Step 2: Add the ground beef and grated butter to a mixing bowl. Mix it thoroughly by hand and loosely form four to five patties, about 1/2″ thick. Once patties are formed, add salt and pepper. I like a generous amount of both, but use what you’re comfortable with.
Step 3: Preheat your flat top griddle or cast iron skillet over medium-high heat.
Step 4: Pour 1 tablespoon vegetable oil on the cooking surface and allow it to heat up for about one minute. Place onions on oil and sauté about 3 minutes before adding the burgers.
Step 5: Next to the onions, add remaining oil, place burgers on the hot surface, and cook for 2-3 minutes per side, depending on the burger’s thickness. I always recommend checking the internal temperature of the burger with a reliable instant read thermometer to ensure they’re safe for eating.
Step 6: Once the burger is flipped, place a slice of American cheese on top of each patty, then top with sautéed onions and another piece of cheese.
Step 7: Cover with a griddle dome or lid and allow the burgers to finish cooking. The dome will trap in the steam and melt the cheese.
Step 8: While cheese is melting, use a pastry brush to lightly baste the cut side of the bun surface with rendered fat and butter from the burger. Place the buns face down on the flat top to get them lightly toasted.
Step 9: Remove the buns from the cooking surface, place burger onto the bottom bun, (I normally go for a double as you can see), and top with sautéed onions and other optional toppings.
Ingredients
- 2 lbs ground beef 80/20 fat to lean ratio
- 1 stick butter frozen
- 1 medium Vidalia onion sliced
- 14 slices American cheese
- Salt and pepper to taste
- 2 tbsp vegetable oil
- buns (I use onion buns)
Instructions
- Using the fine side of a box grater, grate the butter.
- Add the ground beef and grated butter to a mixing bowl. Mix it thoroughly by hand and loosely form the patties, about 1/2″ thick. Once patties are formed, add salt and pepper. I like a generous amount of both, but use what you’re comfortable with.
- Preheat your flat top griddle or cast iron skillet over medium-high heat.
- Pour 1 tablespoon vegetable oil on the cooking surface and allow it to heat up for about one minute. Place onions on oil and sauté about 3 minutes before adding the burgers.
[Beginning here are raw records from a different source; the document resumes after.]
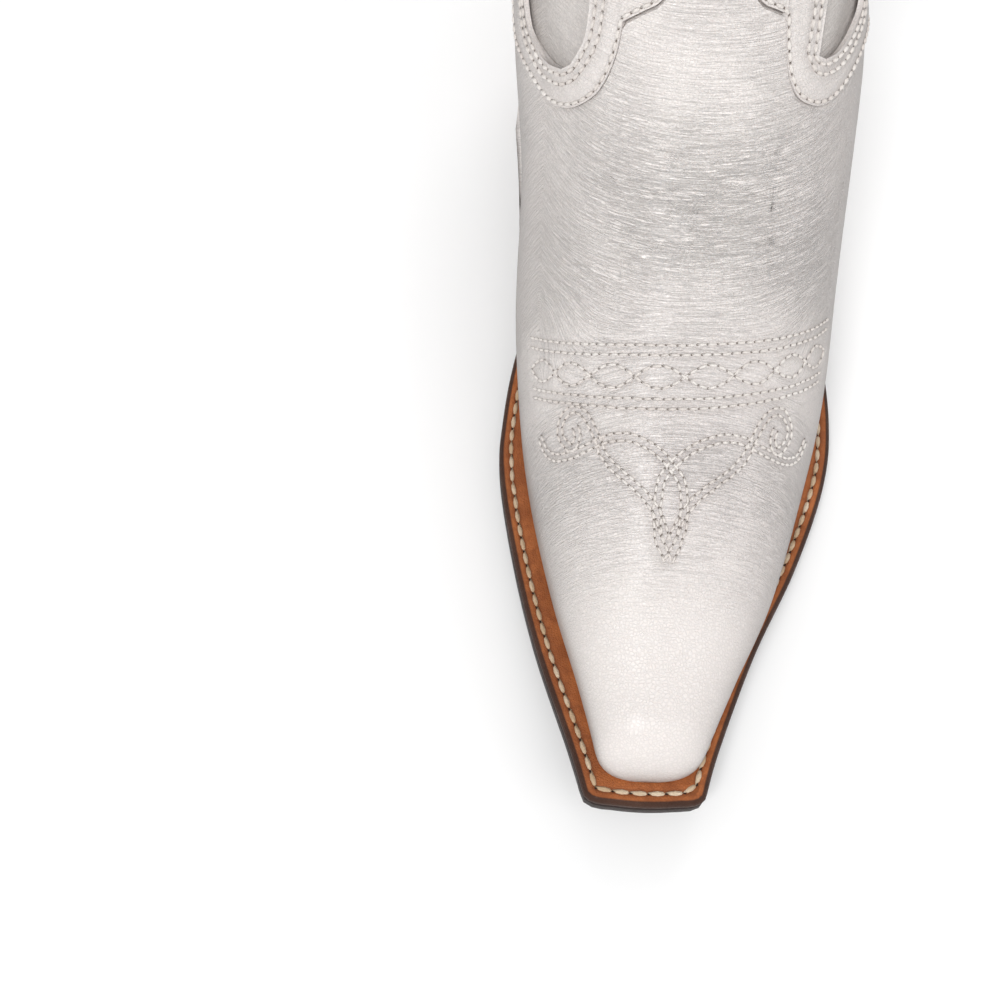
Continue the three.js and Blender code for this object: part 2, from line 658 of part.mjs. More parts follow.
// A column whose sides stand in from the sole's edge by a distance, for the cavity inside the welt.
function innerColumn(inset, start, end) {
  const shape = new THREE.Shape();
  const steps = 16;
  for (const [edge, side] of [[outerEdge, 1], [innerEdge, -1]]) {
    for (let i = 0; i <= steps; i += 1) {
      const share = side > 0 ? i / steps : 1 - i / steps;
      const y = start + (end - start) * share;
      const x = follow(edge, y / lengthGrade) * ballGrade - side * inset;
      if (side > 0 && i === 0) shape.moveTo(x, y);
      else shape.lineTo(x, y);
    }
  }
  return column(shape, 1);
}

const edgeColumn = column(soleOutline(), 2);
const wholeLength = [toeY - 5, heelY + 5];
const cavity = innerColumn(weltSeat, toeY + 16, heelY - 22);

function outsole() {
  const top = -weltThickness - soleGap;
  const plate = edgeColumn.intersect(solePlate(top - outsoleThickness, top, ...wholeLength));
  return pegPlaces.reduce((sole, point) => sole.subtract(pegAt(point, pegSize + 0.6, 20)), plate);
}

function weltPart(start, end) {
  const ring = edgeColumn.subtract(cavity);
  return ring.intersect(solePlate(-weltThickness, 0, start, end));
}

// Shank pegs: two rows through the outsole's waist.
const pegRows = [18, 36, 54];
const pegPlaces = pegRows.flatMap((y) => [[innerEdge, 1], [outerEdge, -1]].map(([edge, side]) => {
  const placeY = y * lengthGrade;
  return [follow(edge, y) * ballGrade + side * 7, placeY];
}));

function pegAt([x, y], size, height) {
  const middle = weltTop(y) - weltThickness - soleGap - outsoleThickness / 2;
  return solid(new THREE.BoxGeometry(size, size, height).translate(x, y, middle));
}

place('outsole', outsole(), soleTan);
place('welt', weltPart(toeY - 5, breastY - 4), weltTan);
place('heel_rand', weltPart(breastY - 3.6, heelY + 5), weltTan);
pegPlaces.forEach((point, i) => {
  place(`shank_peg_${i + 1}`, pegAt(point, pegSize, outsoleThickness - 1), peg);
});

// Cork filler in the welt's cavity, with the steel shank let into it.
const shankStart = 4 * lengthGrade;
const shankEnd = 98 * lengthGrade;
function shankBar(grow) {
  const width = shankWidth + 2 * grow;
  const bar = new THREE.BoxGeometry(width, shankEnd - shankStart + 2 * grow, 90);
  bar.translate(2 * ballGrade, (shankStart + shankEnd) / 2, 40);
  const top = -soleGap;
  return solid(bar).intersect(solePlate(top - shankThickness - grow, top + grow, shankStart - 5, shankEnd + 5));
}

function corkFiller() {
  const inside = innerColumn(weltSeat + soleGap, toeY + 16 + soleGap, heelY - 22 - soleGap);
  const slab = inside.intersect(solePlate(-weltThickness, -soleGap, toeY, heelY));
  return slab.subtract(shankBar(soleGap));
}
place('cork_filler', corkFiller(), cork);
place('shank', shankBar(0), steel);

// Insole and sock lie inside the lining, on the lasted margins.
const insideSpace = core(footLiningDepth + liningThickness + layerGap + 0.15);
function insideFoot(low, high) {
  return insideSpace.intersect(solePlate(low, high, toeY + 14, heelY - 5));
}
const insoleFoot = layerGap + footLiningDepth + liningThickness + layerGap;
const insoleTop = insoleFoot + insoleThickness;
const sockFoot = insoleTop + soleGap;
place('insole', insideFoot(insoleFoot, insoleTop), fibre);
place('sock_lining', insideFoot(sockFoot, sockFoot + sockThickness), insideLeather);

// Heel: lifts, nails and a rubber cap cut from one tapering block.
const seatZ = (y) => weltTop(y) - weltThickness - soleGap - outsoleThickness - soleGap;

function heelBlock() {
  const height = heelHeight + 12;
  const block = new THREE.CylinderGeometry(1, 1, 1, 22, 7);
  const corners = block.attributes.position;
  for (let i = 0; i < corners.count; i += 1) {
    const z = (corners.getY(i) + 0.5) * height;
    const share = z / heelHeight;
    const radius = Math.hypot(corners.getX(i), corners.getZ(i));
    const angle = Math.atan2(corners.getX(i), -corners.getZ(i));
    const back = heelY - 1 - heelBackTuck * (1 - Math.min(share, 1.2) ** 1.5);
    const front = breastY + heelBreastTuck * (1 - share ** 0.8);
    const half = THREE.MathUtils.lerp(heelBaseHalfWidth, heelSeatHalfWidth, share);
    const middle = front + (back - front) * 0.45;
    const [across, along] = squared(angle, Math.cos(angle) > 0 ? 2.4 : 7);
    const reach = along > 0 ? back - middle : middle - front;
    corners.setXYZ(i, radius * half * across, middle + radius * reach * along, z);
  }
  return solid(block).intersect(solePlate(-200, -soleStack - soleGap, breastY - 20, heelY + 20));
}

function layer(block, low, high) {
  const box = new THREE.BoxGeometry(120, 200, high - low);
  return block.intersect(solid(box.translate(0, heelY - 40, (low + high) / 2)));
}

const nailPlaces = [[-14, 88], [14, 88], [-15, 108], [15, 108], [0, 121]];
const nailFoot = heelCapThickness + soleGap + 1;
function nail([x, y], radius, length) {
  const shape = new THREE.CylinderGeometry(radius, radius, length, 6);
  shape.rotateX(Math.PI / 2);
  return solid(shape.translate(x, y * lengthGrade, nailFoot + nailLength / 2));
}

const drilled = nailPlaces.reduce(
  (block, point) => block.subtract(nail(point, nailRadius + nailClearance, nailLength + 2 * nailClearance)),
  heelBlock(),
);
place('heel_cap', layer(drilled, 0, heelCapThickness), rubber);
for (let i = 0; i < liftCount; i += 1) {
  const low = heelCapThickness + soleGap + i * (liftThickness + soleGap);
  const top = i === liftCount - 1 ? heelHeight + 20 : low + liftThickness;
  place(`heel_lift_${i + 1}`, layer(drilled, low, top), heelBrown);
}
nailPlaces.forEach((point, i) => place(`heel_nail_${i + 1}`, nail(point, nailRadius, nailLength), brass));

// The visible seam that holds the welt: one thread laid on its top, following the sole's edge.
function weltThread() {
  const points = [];
  const ends = [-28, 20];
  const along = (edge, side, y) => {
    const x = follow(edge, y) * ballGrade - side * threadInset;
    const placeY = y * lengthGrade;
    return new THREE.Vector3(x, placeY, weltTop(placeY) + layerGap + threadDiameter / 2);
  };
  for (let y = ends[0]; y > -138; y -= 6) points.push(along(innerEdge, -1, y));
  for (const share of [0, 0.5, 1]) {
    const x = (toeEnd.middle + (share - 0.5) * 2 * (toeEnd.halfWidth - 0.5)) * ballGrade;
    const y = toeY + threadInset;
    points.push(new THREE.Vector3(x, y, weltTop(y) + layerGap + threadDiameter / 2));
  }
  for (let y = -138; y < ends[1]; y += 6) points.push(along(outerEdge, 1, y));
  const path = new THREE.CatmullRomCurve3(points, false, 'centripetal');
  const circle = new THREE.Shape().absarc(0, 0, threadDiameter / 2, 0, Math.PI * 2);
  const settings = { steps: 64, curveSegments: 3, extrudePath: path, bevelEnabled: false };
  return new THREE.ExtrudeGeometry(circle, settings);
}
place('welt_thread', weltThread(), cream);

// Pull straps: a folded loop over the top edge at each side seam.
function pullStrap(side) {
  const peak = graded[topSection].zF;
  const outerGap = layerGap + bindingThickness + layerGap + 0.3;
  const innerGap = wallDepth + bindingThickness + layerGap + strapBow;
  const half = side < 0 ? graded[topSection].inner : graded[topSection].outer;
  const lower = upperPoint(rim(seamAngle, strapOuterReach), side * Math.PI / 2, 0);
  const lean = (Math.abs(lower.x) - half) / strapOuterReach;
  const outerX = half + outerGap;
  const innerX = half - innerGap;
  const legRadius = (outerX - innerX) / 2;
  const centre = (outerX + innerX) / 2;
  const top = peak + strapRise - legRadius - strapThickness;
  const t = strapThickness;
  const shape = new THREE.Shape();
  shape.moveTo(outerX + lean * strapOuterReach + pipingStand, peak - strapOuterReach);
  shape.lineTo(outerX + t + lean * strapOuterReach + pipingStand, peak - strapOuterReach);
  shape.lineTo(outerX + t, top);
  shape.absarc(centre, top, legRadius + t, 0, Math.PI, false);
  shape.lineTo(innerX - t + lean * strapInnerReach, peak - strapInnerReach);
  shape.lineTo(innerX + lean * strapInnerReach, peak - strapInnerReach);
  shape.lineTo(innerX, top);
  shape.absarc(centre, top, legRadius, Math.PI, 0, true);
  const settings = { depth: strapWidth, bevelEnabled: false, curveSegments: 8 };
  const loop = new THREE.ExtrudeGeometry(shape, settings);
  loop.rotateX(Math.PI / 2);
  if (side < 0) loop.rotateZ(Math.PI);
  const middle = upperPoint(rim(seamAngle, 5), side * Math.PI / 2, 0).y;
  return loop.translate(0, middle + (side > 0 ? 1 : -1) * strapWidth / 2, 0);
}
place('pull_strap_medial', pullStrap(-1), leather);
place('pull_strap_lateral', pullStrap(1), leather);

export default boot;
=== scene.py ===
import math

import bmesh
import bpy
import numpy as np
from mathutils import Matrix, Vector, kdtree
from mathutils.bvhtree import BVHTree


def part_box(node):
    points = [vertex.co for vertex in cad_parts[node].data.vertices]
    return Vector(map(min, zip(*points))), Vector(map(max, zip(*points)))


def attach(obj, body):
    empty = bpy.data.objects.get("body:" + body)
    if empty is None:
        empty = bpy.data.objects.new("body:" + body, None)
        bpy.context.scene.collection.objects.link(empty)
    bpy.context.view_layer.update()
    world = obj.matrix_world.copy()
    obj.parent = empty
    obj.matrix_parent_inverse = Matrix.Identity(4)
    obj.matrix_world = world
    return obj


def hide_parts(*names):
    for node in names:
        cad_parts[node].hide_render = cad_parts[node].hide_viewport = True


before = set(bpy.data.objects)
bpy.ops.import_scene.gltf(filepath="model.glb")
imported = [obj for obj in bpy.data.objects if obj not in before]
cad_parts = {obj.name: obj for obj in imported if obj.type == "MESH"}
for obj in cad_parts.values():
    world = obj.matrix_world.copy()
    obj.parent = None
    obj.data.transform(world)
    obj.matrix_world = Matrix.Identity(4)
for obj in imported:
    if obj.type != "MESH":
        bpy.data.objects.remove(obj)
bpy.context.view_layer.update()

mm = 0.001

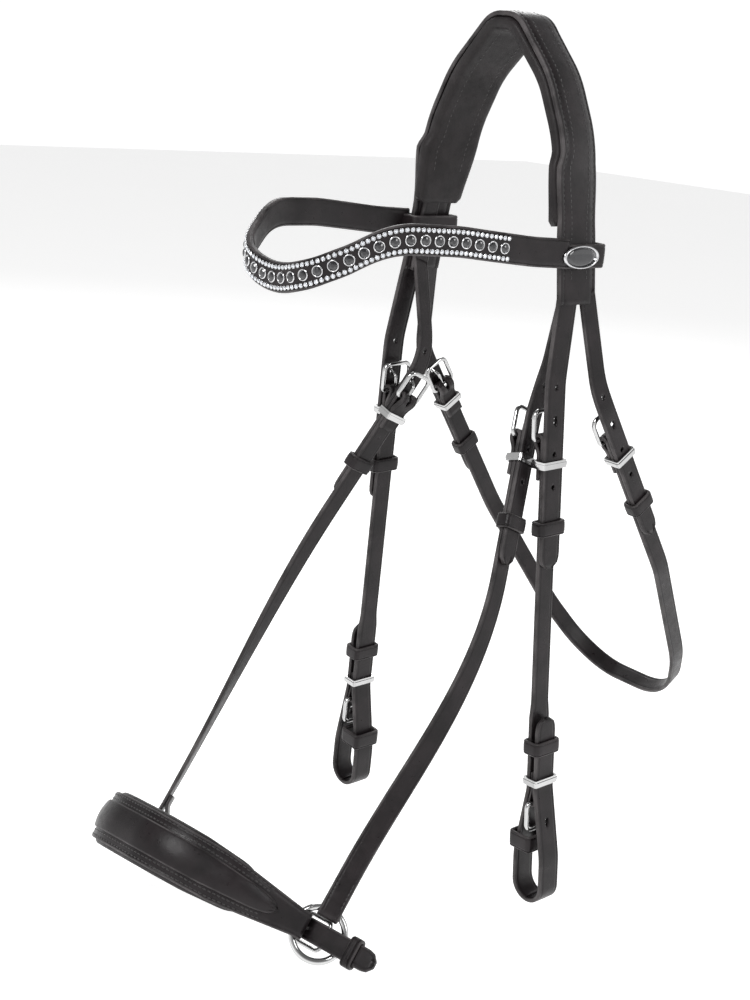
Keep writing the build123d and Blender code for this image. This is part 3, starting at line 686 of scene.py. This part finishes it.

- Next to the onions, add remaining oil, place burgers on the hot surface, and cook for 2-3 minutes per side, depending on the burger’s thickness. I always recommend checking the internal temperature of the burger with a reliable instant read thermometer to ensure they’re safe for eating.
- Once the burger is flipped, place a slice of American cheese on top of each patty, then top with sautéed onions and another piece of cheese.
- Cover with a griddle dome or lid and allow the burgers to finish cooking. The dome will trap in the steam and melt the cheese.
- While cheese is melting, lightly baste the cut side of the bun surface with rendered fat and butter from the burger. Place the buns face down on the flat top to get them lightly toasted.
- Remove the buns from the cooking surface, place burger onto the bottom bun, (I normally go for a double as you can see), and top with sautéed onions and other optional toppings.
Trying to grate a frozen stick of butter is like chipping at a glacier with an ice pick
Sorry you’re having a hard time with it Gale, not sure what top of box grater you’re using. It should be really easy.